2013 has seen already seen a solid trifecta of power/doom albums: Age of Taurus, Magister Templi, and best of all, Magic Circle. Nomad Son‘s The Darkening joins them as one of the year’s best in the subgenre, but the doom in The Darkening‘s formula doesn’t come from the expected source.

It features a singer who’s not afraid to use his falsetto and modal upper registers, but he’s rough and raw, angry, howling his way through the songs. If he wasn’t throwing invisible oranges behind the studio microphone, he sounds like he was.

He’s not the only band member going after it, either. The band launches into opener “Light Bearer”, with enthusiasm and energy befitting power metal. At 1:12 they drop into an organ and drum heavy jam, spend a minute there, and then get back up to speed. They repeat that trick throughout the album.

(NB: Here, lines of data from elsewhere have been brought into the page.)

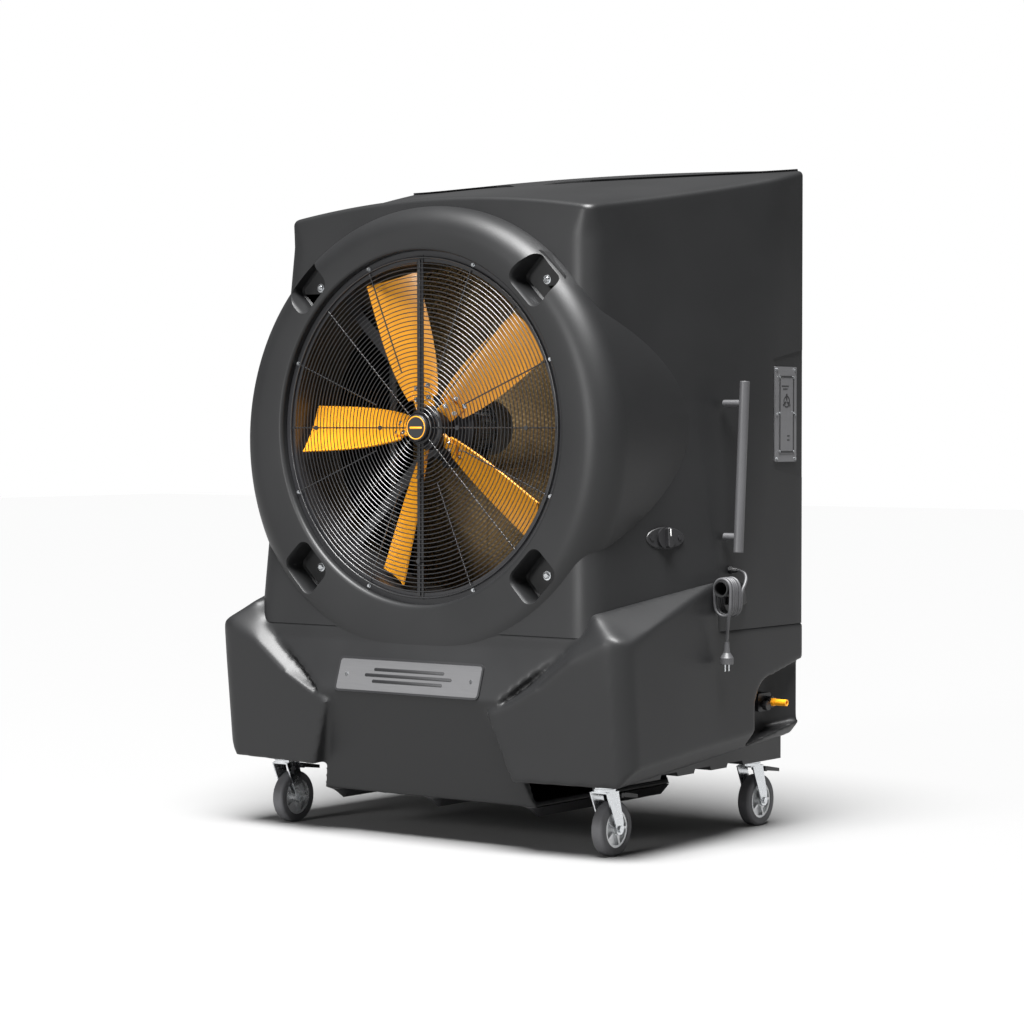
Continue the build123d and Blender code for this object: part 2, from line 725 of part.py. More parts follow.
with BuildPart() as handle_right:
    with BuildSketch(Plane(origin=(HANDLE_X, 22, 820), z_dir=(0, 32, 474))):
        Circle(HANDLE_R)
    extrude(amount=475)
    for y, z, face in ((25, 862, 718), (50, 1232, 700)):
        with BuildSketch(side_plane(face)):
            with Locations((y, z)):
                Circle(11)
        extrude(amount=HANDLE_X - face)
    chamfer(handle_right.faces().group_by(Axis.Z)[-1].edges(), 1.5)
finish(handle_right, "handle_right")

with BuildPart() as handle_left:
    add(handle_right.part)
    mirror(about=Plane.YZ, mode=Mode.REPLACE)
finish(handle_left, "handle_left")

# ---------------------------------------------------------------------------
# Rotary isolator on the scooped side wall
# ---------------------------------------------------------------------------
WALL_OUT = Vector(0.948, -0.317, 0.086).normalized()
SWITCH_FACE = Plane(origin=Vector(*SWITCH) + WALL_OUT * 3, x_dir=(0.317, 0.948, 0), z_dir=WALL_OUT)

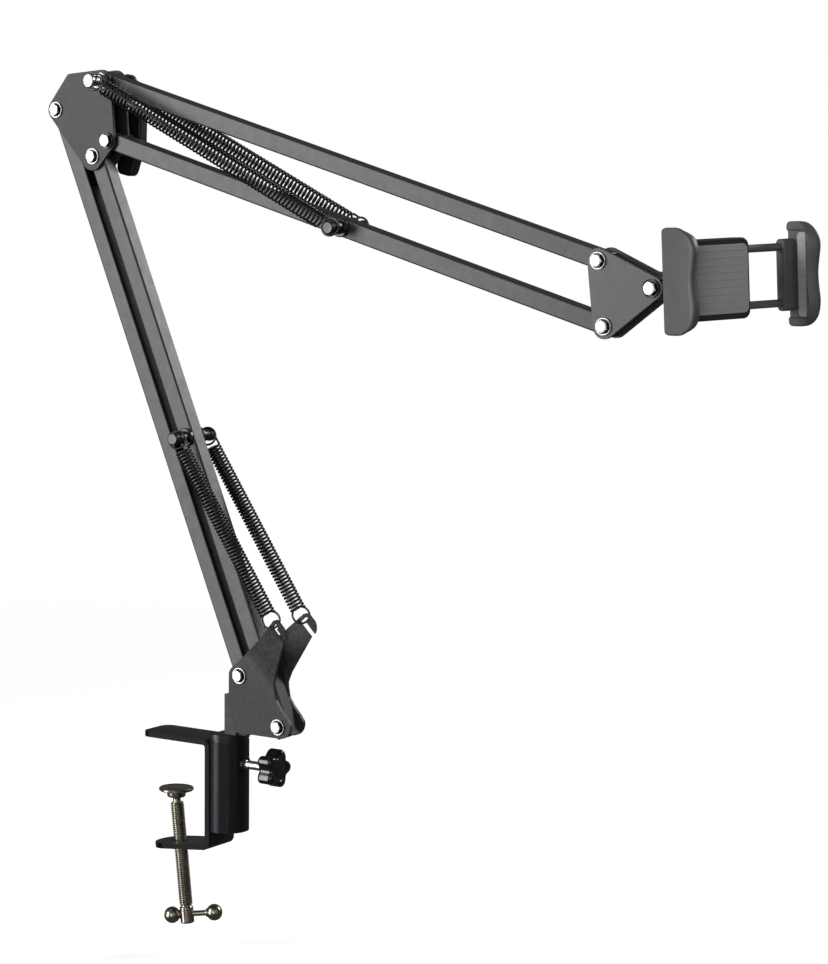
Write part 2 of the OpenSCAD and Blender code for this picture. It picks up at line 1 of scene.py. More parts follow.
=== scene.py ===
import bpy, bmesh, json, math
from mathutils import Vector, Matrix
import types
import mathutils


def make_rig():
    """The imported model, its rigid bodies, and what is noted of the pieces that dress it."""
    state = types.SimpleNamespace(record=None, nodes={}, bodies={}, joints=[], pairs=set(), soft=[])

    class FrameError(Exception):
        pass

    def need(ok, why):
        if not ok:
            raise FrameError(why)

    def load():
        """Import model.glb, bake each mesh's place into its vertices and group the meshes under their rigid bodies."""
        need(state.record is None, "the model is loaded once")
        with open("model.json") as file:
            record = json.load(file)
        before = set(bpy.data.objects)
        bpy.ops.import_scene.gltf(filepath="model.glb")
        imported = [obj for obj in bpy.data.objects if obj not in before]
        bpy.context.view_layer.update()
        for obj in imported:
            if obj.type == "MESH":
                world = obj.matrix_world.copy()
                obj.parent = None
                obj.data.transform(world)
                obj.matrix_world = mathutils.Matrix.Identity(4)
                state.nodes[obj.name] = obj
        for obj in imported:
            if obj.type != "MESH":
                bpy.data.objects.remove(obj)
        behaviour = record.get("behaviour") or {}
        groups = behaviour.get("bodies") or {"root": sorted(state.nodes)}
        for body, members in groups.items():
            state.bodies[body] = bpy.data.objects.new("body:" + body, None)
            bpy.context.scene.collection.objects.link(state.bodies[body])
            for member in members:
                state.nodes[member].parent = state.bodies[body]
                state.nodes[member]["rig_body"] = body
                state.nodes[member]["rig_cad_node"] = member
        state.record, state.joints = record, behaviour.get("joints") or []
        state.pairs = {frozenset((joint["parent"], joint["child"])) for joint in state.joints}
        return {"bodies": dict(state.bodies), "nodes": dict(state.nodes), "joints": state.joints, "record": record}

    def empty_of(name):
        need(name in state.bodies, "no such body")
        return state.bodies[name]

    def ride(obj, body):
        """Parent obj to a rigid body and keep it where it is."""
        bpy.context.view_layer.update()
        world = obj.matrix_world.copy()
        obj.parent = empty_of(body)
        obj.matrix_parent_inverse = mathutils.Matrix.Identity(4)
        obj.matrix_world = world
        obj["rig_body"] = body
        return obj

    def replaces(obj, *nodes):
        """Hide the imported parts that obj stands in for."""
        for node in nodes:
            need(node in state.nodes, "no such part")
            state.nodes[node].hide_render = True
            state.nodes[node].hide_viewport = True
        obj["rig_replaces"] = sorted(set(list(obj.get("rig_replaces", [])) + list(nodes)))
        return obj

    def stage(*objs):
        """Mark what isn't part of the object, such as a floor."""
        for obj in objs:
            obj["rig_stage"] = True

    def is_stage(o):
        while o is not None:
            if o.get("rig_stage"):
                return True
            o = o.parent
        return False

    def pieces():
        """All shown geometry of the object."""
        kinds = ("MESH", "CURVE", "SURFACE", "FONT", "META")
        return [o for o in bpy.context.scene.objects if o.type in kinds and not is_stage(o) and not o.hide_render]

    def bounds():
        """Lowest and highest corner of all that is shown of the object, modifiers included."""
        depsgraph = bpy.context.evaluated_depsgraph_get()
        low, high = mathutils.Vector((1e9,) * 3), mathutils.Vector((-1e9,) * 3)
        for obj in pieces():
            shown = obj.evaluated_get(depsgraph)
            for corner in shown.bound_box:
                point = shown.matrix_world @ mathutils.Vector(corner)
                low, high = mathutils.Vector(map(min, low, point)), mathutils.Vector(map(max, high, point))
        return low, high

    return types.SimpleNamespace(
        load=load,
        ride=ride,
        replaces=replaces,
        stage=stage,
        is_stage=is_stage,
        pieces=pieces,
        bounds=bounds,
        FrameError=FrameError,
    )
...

That organ break is where The Darkening‘s doom arrives. This is heavy metal, and we come for the guitars. Stuff like organs is an accompaniment, not the point.

The songs could’ve been more icing than cake, gewgaws of lacquer and paint that flake away to nothing. That’s not what happened. The guitars are not entombed beneath layers of keyboards. The organs move across the riffs, setting the emotion by enhancing rather than smothering, while the guitars churn and chug underneath them. They work with solid riffs to build something bigger, structural rather than textural.

“Caligula” is the only song that deviates from the formula. It hearkens back to Morbid Angel’s “Caeser’s Palace”, harsh vocals and some chanting over trumpets and scratchy guitar, but it never fully develops.

Otherwise though, doom from an organ, steel from the guitar, and grit from the vocals. That’s how The Darkening works.